Una tienda de caramelos en la que pasó dieciséis años de su vida, hasta que le relevó su hermano. Una tienda de caramelos que abría desde las seis de la mañana hasta la una de la madrugada. Una tienda de caramelos que fue el único recurso familiar para superar la Gran Depresión.

La tienda de caramelos le quitó las relaciones sociales y las actividades extracurriculares, pero a cambio le dio dos cosas. Primero, un horario de trabajo puntual y severo, que mantuvo toda su carrera –fama mediante– y le permitió alcanzar el extraordinario ritmo de escritura que tiene como resultado la publicación de casi quinientos libros en vida. Segundo, una excusa para leer.

En las horas de espera, entre cliente y cliente, una vez obtenido el permiso paterno y cuidando de cada volumen para no malograr su posterior venta, asaltó las estanterías de folletines de la tienda.

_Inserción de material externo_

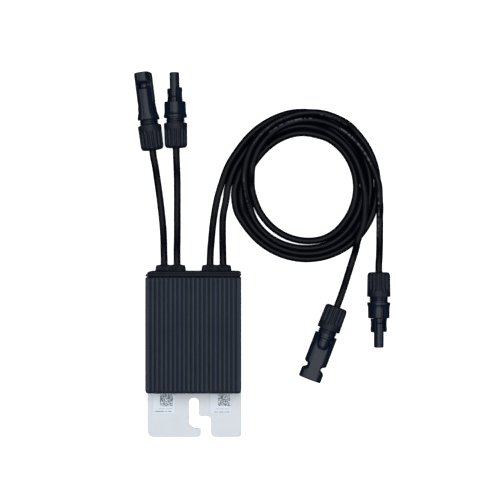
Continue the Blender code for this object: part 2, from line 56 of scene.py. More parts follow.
# Leads
CABLE_D = 5.6
CABLE_Z = 13.1
CABLE_IN = 24.0
STRAIGHT = 6.0
TERMINAL_END = 52.5
INPUT_X = -18.3
OUTPUT_X = 18.0
CABLE_SPACING = 10.2
GROMMET_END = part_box("input_grommet")[1].y / MM
AXIS_Z = 9.8

# Name, kind, cable end of the nut (x, y), heading of its axis in degrees, roll in degrees
CONNECTORS = {
    "input_socket": ("socket", (-32.85, 159.95), 97.2, 81.0),
    "input_plug": ("plug", (-14.15, 161.7), 91.4, -48.0),
    "output_socket": ("socket", (113.45, 35.6), 249.15, 0.0),
    "output_plug": ("plug", (146.6, 63.0), 270.0, -35.0),
}

# Routes of the leads outside the housing, (x, y, z), as the part has them
INPUT_SOCKET_ROUTE = [
    (-23.8, 81.0, 10.6), (-24.1, 88.0, 7.8), (-24.9, 99.0, 4.8), (-26.3, 112.0, 3.3),
    (-28.0, 125.7, 3.1), (-29.6, 138.0, 5.4), (-30.9, 148.0, 8.8),
]
INPUT_PLUG_ROUTE = [
    (-13.4, 81.0, 10.6), (-13.4, 88.0, 7.8), (-13.5, 99.0, 4.8), (-13.6, 112.0, 3.3),
    (-13.6, 125.7, 3.1), (-13.6, 138.0, 5.0), (-13.8, 149.0, 8.6),
]
OUTPUT_LEFT_ROUTE = [
    (13.2, 80.5, 10.6), (13.9, 90.0, 7.4), (14.8, 100.1, 4.8), (16.6, 112.9, 3.4),
    (19.3, 125.7, 3.0), (21.4, 132.3, 2.9),
]
OUTPUT_RIGHT_ROUTE = [
    (22.9, 80.5, 10.6), (22.65, 90.0, 7.4), (22.6, 100.1, 4.8), (23.1, 109.5, 3.4),
]
TAIL_SOCKET_ROUTE = [
    (128.7, 80.4, 3.6), (126.7, 74.0, 3.2), (124.9, 68.2, 3.3), (121.0, 56.4, 6.0),
    (118.6, 49.5, 8.4),
]
TAIL_PLUG_ROUTE = [(148.1, 104.1, 3.6), (148.0, 94.0, 3.2), (147.7, 84.0, 5.4), (147.1, 75.0, 8.6)]

# Coil of the two output leads: (degrees, radius) that each lead passes, turning clockwise, with a
# height where it lies on other strands and not on the floor
COIL_CENTRE = (87.9, 132.2)
ON_FLOOR = 2.9
LEFT_TURNS = [
    (174, 64.8), (170, 63.3), (160, 60.9), (150, 59.4), (140, 58.8), (130, 58.5), (110, 58.5),
    (90, 58.6), (80, 58.2), (70, 57.0), (60, 55.4), (45, 53.8), (30, 52.9), (0, 52.5), (-30, 53.6),
    (-45, 54.2, 4.0), (-70, 55.0, 6.4), (-90, 54.4, 6.8), (-120, 53.8, 6.8), (-145, 53.0, 6.4),
    (-165, 52.0, 5.4), (-180, 49.4, 3.4), (-195, 45.8), (-210, 43.4), (-225, 42.5), (-250, 42.2),
    (-270, 42.6), (-315, 41.3), (-340, 41.0), (-360, 41.3), (-380, 42.2), (-400, 43.6), (-420, 45.4),
    (-435, 45.2), (-450, 44.2), (-480, 42.5), (-500, 41.5), (-520, 41.4), (-535, 41.8, 4.4),
    (-550, 43.2, 8.0), (-565, 45.0, 9.6), (-580, 47.0, 9.6), (-600, 49.4, 9.2), (-630, 52.0, 8.9),
    (-675, 53.0, 8.9), (-695, 54.0, 8.9), (-705, 55.4, 8.9), (-712, 57.3, 8.9), (-720, 59.0, 8.6),
    (-730, 60.6, 6.6),
]
RIGHT_TURNS = [
    (190, 64.2), (180, 60.8), (170, 57.8), (160, 55.4), (150, 53.9), (140, 53.2), (120, 52.9),
    (90, 53.0), (75, 51.8), (60, 49.8), (45, 48.2), (30, 47.4), (0, 46.9), (-30, 48.0), (-45, 49.4),
    (-70, 51.2), (-90, 50.4), (-110, 50.0), (-130, 49.6), (-145, 48.6, 3.0), (-160, 47.6, 4.6),
    (-170, 47.2, 6.6), (-180, 47.6, 8.6), (-190, 48.6, 9.4), (-205, 50.4, 9.4), (-220, 52.2, 9.2),
    (-239, 54.2, 8.9), (-255, 55.8, 8.9), (-270, 57.4, 8.9), (-285, 58.9, 7.6), (-300, 59.0, 5.4),
    (-315, 59.0, 3.4), (-330, 58.7), (-365, 58.2), (-400, 59.4), (-420, 59.5), (-450, 58.7),
    (-480, 57.5), (-500, 56.9), (-520, 57.2), (-530, 56.9), (-540, 55.4), (-550, 52.8), (-560, 50.2),
    (-570, 48.6), (-585, 47.6), (-630, 47.4), (-645, 46.8, 3.6), (-660, 46.0, 6.0), (-675, 45.3, 8.0),
    (-710, 45.2, 8.0), (-722, 46.8, 8.9), (-735, 49.6, 8.9), (-749, 53.9, 8.9), (-758, 57.5, 8.4),
    (-766, 61.6, 6.4),
]


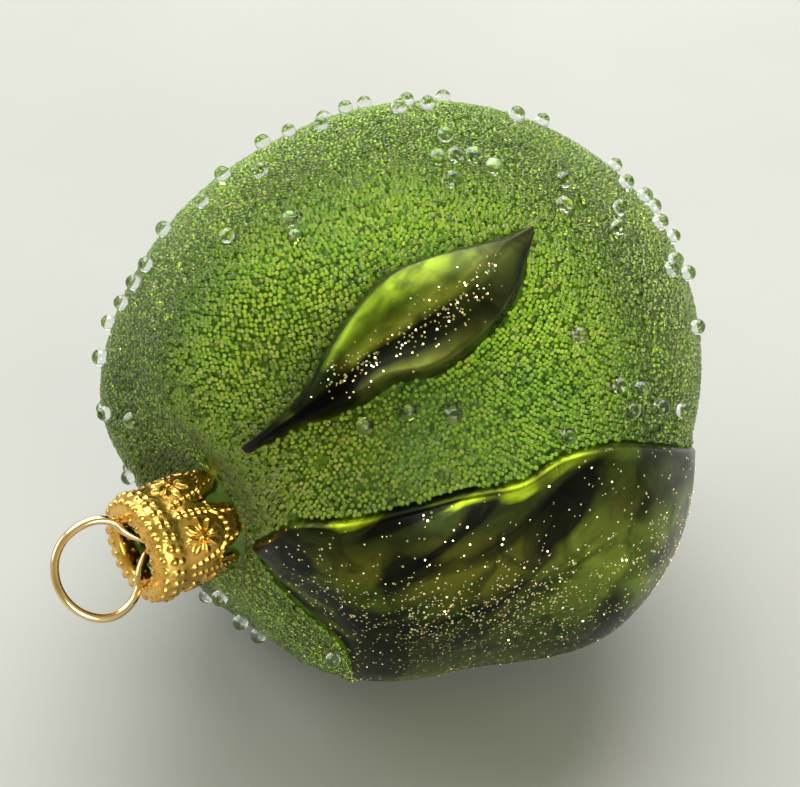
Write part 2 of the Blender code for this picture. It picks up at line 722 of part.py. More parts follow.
finish(glass, material("leaf_green_glass", (0.055, 0.085, 0.012), 0.18, 0.55), 40)
finish(glass_neck, material("neck_green_glass", (0.10, 0.19, 0.02), 0.15, 0.55), 40)
finish(coat, material("sugared_green", (0.27, 0.42, 0.09), 0.45, 0.2), 30)
finish(cap, material("stamped_gold", (0.83, 0.52, 0.14), 0.28, 1.0), 35)
finish(ring, material("gold_wire", (0.86, 0.62, 0.30), 0.15, 1.0), 50)
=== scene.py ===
"""Looks of the lime-shaped glass tree ornament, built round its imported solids."""

import math
import random

import bpy
import numpy as np
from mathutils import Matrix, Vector

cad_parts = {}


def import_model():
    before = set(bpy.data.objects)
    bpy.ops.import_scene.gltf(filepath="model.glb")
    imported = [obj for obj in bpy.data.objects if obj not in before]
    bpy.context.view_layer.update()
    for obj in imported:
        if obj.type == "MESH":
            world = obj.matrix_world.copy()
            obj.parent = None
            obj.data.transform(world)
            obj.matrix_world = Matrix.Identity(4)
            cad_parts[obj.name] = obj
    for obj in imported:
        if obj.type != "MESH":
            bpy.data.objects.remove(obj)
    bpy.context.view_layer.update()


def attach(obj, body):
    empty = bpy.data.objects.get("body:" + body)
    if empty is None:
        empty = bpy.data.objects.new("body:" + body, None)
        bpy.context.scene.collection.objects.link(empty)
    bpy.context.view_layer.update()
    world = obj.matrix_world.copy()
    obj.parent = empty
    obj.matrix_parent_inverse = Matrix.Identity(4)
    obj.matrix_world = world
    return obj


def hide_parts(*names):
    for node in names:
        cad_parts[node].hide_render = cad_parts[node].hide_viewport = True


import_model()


# Studio. A pale matt table runs on without an edge, a broad soft lamp hangs behind
# and above the ornament, and weaker ones fill from the left and the front. The camera looks
# down on the ornament from the photograph's side.

MM = 0.001
REST_SHIFT = (2.2, 0.8)
CENTRE_HEIGHT = 31.9
VIEW_AZIMUTH = math.radians(-37.4)
VIEW_ELEVATION = math.radians(40.0)
VIEW_DISTANCE = 330.0
VIEW_CENTRE = (403.0, 386.0)
FRAME_SIZE = (800, 787)
PIXELS_PER_MM = 8.5
SENSOR_MM = 36.0
TABLE_WIDTH = 6.0
ROOM_LIGHT = 1.10

VIEW_RIGHT = np.array((math.cos(VIEW_AZIMUTH), math.sin(VIEW_AZIMUTH), 0.0))
VIEW_BACK = np.array((
    math.sin(VIEW_AZIMUTH) * math.cos(VIEW_ELEVATION),
    -math.cos(VIEW_AZIMUTH) * math.cos(VIEW_ELEVATION),
    math.sin(VIEW_ELEVATION),
))
BODY_CENTRE = np.array((*REST_SHIFT, CENTRE_HEIGHT))


def deselect():
    if bpy.context.mode != "OBJECT":
        bpy.ops.object.mode_set(mode="OBJECT")
    bpy.ops.object.select_all(action="DESELECT")


def add_object(name, data):
    item = bpy.data.objects.new(name, data)
    bpy.context.scene.collection.objects.link(item)
    return item


def aim(item, place, along):
    """Puts a lamp or the camera at a place in metres, looking along a direction."""
    item.location = place
    item.rotation_mode = "QUATERNION"
    item.rotation_quaternion = Vector(along).to_track_quat("-Z", "Y")


def node(tree, kind, **values):
    made = tree.nodes.new(kind)
    for name, value in values.items():
        setattr(made, name, value)
    return made


def new_material(name):
    made = bpy.data.materials.new(name)
    made.use_nodes = True
    tree = made.node_tree
    return made, tree, tree.nodes["Principled BSDF"]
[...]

Los relatos populares, la literatura pulp de superhéroes, de detectives, el wéstern, la ciencia ficción; material de ínfima calidad, con tramas repletas de clichés y personajes construidos a partir de estereotipos, pero fáciles de leer, muy entretenidos; iniciadores de la genealogía del entretenimiento que después llevó al cómic, y después a la televisión, y terminó en las pantallas de los móviles –vamos cada vez a menos–. Estas fueron las lecturas que atraparon al niño y joven Asimov en otros mundos, y en la costumbre de pasar páginas para recorrerlos; quizá también crearlos –Aurora, Solaria, Trántor–.

Combinó estas lecturas con otras más serias en sus visitas a la biblioteca pública. Igual se le podía encontrar leyendo a Walter B. Gibson que a Shakespeare. Leía de todo, pero siempre gratis, de prestado. En casa no había para libros. Pero como Asimov quería tener biblioteca propia –la estantería repleta, el placer del bibliótafo– y libros de terceros no tenía para nutrirla, los tuvo que escribir él mismo.

Si la lectura de los folletines conformó su prosa directa y sin pretensiones, de su aprecio por las lecturas más elevadas extrajo la enorme cantidad de conocimiento que su prodigiosa memoria, en tándem con su talento innato, encauzaron hacia el terreno de la divulgación –la no ficción conforma el grueso de su obra publicada–. Apenas dejó algún tema de los contemplados en los sistemas de clasificación de las bibliotecas sin tocar. Fue un humanista, mucho más que un escritor.